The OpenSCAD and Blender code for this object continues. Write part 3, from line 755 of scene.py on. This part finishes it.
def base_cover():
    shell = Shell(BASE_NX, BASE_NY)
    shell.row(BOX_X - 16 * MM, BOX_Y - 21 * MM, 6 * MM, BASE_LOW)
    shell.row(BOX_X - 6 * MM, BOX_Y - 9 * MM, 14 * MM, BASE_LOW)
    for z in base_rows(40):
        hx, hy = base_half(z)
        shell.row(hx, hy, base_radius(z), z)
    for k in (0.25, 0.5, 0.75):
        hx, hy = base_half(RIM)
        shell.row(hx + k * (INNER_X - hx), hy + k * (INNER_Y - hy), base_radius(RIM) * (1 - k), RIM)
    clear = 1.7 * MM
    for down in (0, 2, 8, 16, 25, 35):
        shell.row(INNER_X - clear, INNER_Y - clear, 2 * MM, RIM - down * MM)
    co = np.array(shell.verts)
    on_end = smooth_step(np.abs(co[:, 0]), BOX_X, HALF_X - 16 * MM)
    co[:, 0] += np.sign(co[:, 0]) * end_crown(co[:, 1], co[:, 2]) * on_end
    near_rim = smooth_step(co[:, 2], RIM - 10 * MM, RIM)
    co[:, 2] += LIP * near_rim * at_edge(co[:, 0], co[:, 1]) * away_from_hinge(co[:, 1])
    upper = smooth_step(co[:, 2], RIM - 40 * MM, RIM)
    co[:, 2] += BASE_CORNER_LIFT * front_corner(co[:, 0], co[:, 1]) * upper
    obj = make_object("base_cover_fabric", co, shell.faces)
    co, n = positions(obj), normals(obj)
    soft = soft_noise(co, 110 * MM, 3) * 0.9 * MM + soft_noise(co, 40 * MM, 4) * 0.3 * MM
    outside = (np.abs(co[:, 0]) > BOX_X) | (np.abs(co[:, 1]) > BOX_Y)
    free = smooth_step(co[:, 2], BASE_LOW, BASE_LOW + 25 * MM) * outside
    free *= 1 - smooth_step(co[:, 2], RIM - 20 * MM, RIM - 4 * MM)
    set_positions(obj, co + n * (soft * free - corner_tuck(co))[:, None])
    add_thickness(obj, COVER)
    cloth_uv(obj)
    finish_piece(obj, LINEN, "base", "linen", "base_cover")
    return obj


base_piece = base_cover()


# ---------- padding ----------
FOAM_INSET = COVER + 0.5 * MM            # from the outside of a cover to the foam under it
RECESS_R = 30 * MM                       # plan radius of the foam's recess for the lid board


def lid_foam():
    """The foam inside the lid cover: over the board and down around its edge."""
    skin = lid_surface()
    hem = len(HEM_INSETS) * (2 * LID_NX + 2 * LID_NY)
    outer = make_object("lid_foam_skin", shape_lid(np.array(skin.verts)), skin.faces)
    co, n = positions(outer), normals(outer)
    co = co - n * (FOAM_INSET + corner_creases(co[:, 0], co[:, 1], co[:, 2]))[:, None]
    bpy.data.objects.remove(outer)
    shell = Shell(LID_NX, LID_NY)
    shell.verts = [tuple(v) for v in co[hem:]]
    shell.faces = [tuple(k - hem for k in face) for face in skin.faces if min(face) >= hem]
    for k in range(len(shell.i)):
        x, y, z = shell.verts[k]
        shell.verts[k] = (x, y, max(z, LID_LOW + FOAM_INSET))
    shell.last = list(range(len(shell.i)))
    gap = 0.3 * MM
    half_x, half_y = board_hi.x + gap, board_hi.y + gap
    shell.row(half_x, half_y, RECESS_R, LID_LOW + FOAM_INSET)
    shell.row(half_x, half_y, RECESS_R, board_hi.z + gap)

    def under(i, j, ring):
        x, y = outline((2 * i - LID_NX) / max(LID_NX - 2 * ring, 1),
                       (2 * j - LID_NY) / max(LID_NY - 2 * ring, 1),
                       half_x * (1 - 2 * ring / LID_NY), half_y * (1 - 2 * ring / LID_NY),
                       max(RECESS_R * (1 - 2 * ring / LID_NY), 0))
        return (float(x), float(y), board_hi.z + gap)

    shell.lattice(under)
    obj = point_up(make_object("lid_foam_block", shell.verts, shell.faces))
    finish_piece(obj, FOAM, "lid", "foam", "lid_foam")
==
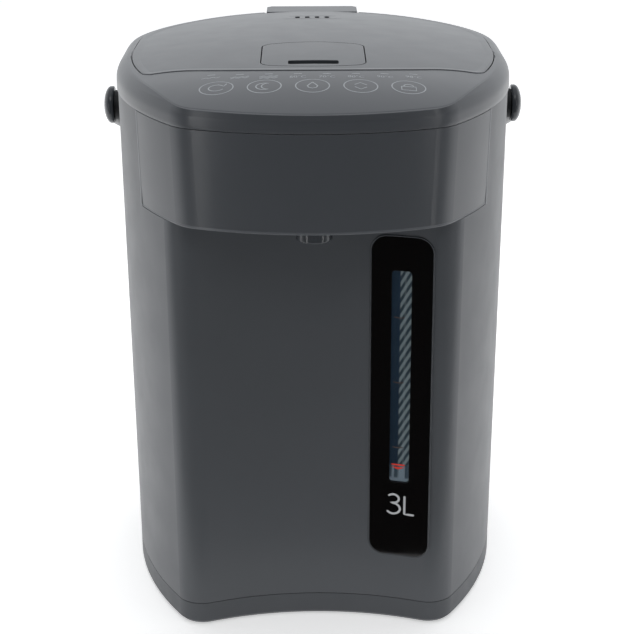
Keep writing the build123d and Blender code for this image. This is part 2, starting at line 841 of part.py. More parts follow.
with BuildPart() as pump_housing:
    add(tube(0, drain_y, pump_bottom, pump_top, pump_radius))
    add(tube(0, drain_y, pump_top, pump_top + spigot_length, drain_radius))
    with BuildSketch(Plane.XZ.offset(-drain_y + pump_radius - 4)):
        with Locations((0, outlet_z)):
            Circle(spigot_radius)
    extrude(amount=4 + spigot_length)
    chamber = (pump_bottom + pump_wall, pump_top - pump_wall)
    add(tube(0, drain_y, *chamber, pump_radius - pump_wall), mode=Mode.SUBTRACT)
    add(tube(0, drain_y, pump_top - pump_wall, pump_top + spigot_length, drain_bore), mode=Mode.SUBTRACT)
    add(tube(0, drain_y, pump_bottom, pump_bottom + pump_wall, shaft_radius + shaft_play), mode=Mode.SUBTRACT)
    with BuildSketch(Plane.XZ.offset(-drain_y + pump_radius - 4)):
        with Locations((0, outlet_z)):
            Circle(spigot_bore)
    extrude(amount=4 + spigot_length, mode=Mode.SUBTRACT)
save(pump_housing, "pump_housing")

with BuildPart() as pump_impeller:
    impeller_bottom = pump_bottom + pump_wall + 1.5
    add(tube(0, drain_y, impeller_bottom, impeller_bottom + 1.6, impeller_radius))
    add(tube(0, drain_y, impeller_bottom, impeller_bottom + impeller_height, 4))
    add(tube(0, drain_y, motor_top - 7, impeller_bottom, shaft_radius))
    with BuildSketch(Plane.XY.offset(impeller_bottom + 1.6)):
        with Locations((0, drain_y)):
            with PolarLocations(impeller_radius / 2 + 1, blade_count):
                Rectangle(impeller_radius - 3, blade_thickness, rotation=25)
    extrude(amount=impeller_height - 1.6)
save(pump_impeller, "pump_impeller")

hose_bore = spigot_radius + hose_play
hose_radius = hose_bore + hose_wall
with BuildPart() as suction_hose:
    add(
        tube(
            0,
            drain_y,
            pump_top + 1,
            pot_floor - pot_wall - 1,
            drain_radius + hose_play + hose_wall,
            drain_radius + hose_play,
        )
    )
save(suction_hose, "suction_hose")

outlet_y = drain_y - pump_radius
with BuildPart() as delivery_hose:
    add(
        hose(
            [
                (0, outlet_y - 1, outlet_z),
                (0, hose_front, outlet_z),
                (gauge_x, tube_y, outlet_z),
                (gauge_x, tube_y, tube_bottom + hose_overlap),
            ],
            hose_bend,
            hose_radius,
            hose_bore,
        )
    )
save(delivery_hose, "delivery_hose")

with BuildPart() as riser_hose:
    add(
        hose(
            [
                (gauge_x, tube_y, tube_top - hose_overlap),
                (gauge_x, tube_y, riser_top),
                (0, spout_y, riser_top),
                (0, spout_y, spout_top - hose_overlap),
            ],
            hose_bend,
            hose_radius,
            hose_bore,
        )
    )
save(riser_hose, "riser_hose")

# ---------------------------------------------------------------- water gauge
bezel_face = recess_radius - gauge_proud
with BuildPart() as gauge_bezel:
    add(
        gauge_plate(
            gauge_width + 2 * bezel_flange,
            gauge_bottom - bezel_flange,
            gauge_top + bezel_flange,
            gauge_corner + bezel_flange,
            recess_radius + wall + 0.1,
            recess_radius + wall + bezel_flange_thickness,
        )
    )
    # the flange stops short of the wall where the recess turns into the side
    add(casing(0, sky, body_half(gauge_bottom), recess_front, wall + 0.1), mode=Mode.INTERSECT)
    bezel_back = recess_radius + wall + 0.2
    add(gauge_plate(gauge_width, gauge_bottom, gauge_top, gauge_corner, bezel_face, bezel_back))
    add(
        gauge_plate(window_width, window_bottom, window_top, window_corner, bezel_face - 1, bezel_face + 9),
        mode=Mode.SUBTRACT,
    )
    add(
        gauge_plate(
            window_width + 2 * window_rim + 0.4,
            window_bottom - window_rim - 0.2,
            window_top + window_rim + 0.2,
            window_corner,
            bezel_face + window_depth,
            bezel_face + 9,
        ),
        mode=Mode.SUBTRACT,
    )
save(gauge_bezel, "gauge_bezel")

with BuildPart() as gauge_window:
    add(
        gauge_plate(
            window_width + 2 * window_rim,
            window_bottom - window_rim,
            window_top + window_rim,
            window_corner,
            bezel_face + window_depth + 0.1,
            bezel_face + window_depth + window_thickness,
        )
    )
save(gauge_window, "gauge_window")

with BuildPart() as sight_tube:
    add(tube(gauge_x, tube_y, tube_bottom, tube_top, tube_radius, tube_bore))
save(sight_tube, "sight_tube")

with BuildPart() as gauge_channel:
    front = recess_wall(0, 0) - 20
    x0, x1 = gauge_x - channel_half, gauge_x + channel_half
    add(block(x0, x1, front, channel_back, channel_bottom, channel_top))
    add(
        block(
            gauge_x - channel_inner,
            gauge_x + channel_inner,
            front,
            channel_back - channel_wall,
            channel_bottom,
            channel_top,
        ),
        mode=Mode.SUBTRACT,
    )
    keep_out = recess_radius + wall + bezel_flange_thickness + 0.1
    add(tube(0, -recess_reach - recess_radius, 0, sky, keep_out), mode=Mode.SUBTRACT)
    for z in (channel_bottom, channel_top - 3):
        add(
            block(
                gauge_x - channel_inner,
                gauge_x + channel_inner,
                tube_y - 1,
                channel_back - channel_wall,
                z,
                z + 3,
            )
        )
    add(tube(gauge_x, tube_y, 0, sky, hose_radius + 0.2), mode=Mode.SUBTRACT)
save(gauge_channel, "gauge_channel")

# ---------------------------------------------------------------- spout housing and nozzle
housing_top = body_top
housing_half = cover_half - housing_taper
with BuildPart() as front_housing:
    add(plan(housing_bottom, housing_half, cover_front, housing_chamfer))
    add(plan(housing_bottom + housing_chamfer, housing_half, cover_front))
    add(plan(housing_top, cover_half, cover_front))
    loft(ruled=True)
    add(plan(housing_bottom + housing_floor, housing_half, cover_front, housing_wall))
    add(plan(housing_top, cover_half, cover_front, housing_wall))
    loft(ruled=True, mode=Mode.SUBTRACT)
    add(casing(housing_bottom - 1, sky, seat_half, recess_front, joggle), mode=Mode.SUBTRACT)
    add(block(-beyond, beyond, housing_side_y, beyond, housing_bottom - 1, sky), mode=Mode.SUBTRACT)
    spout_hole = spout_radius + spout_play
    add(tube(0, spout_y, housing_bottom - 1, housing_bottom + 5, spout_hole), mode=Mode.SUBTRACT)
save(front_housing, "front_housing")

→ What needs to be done
State, as a number only, how many lines in the entries include "this".

→ Answer to the exercise
2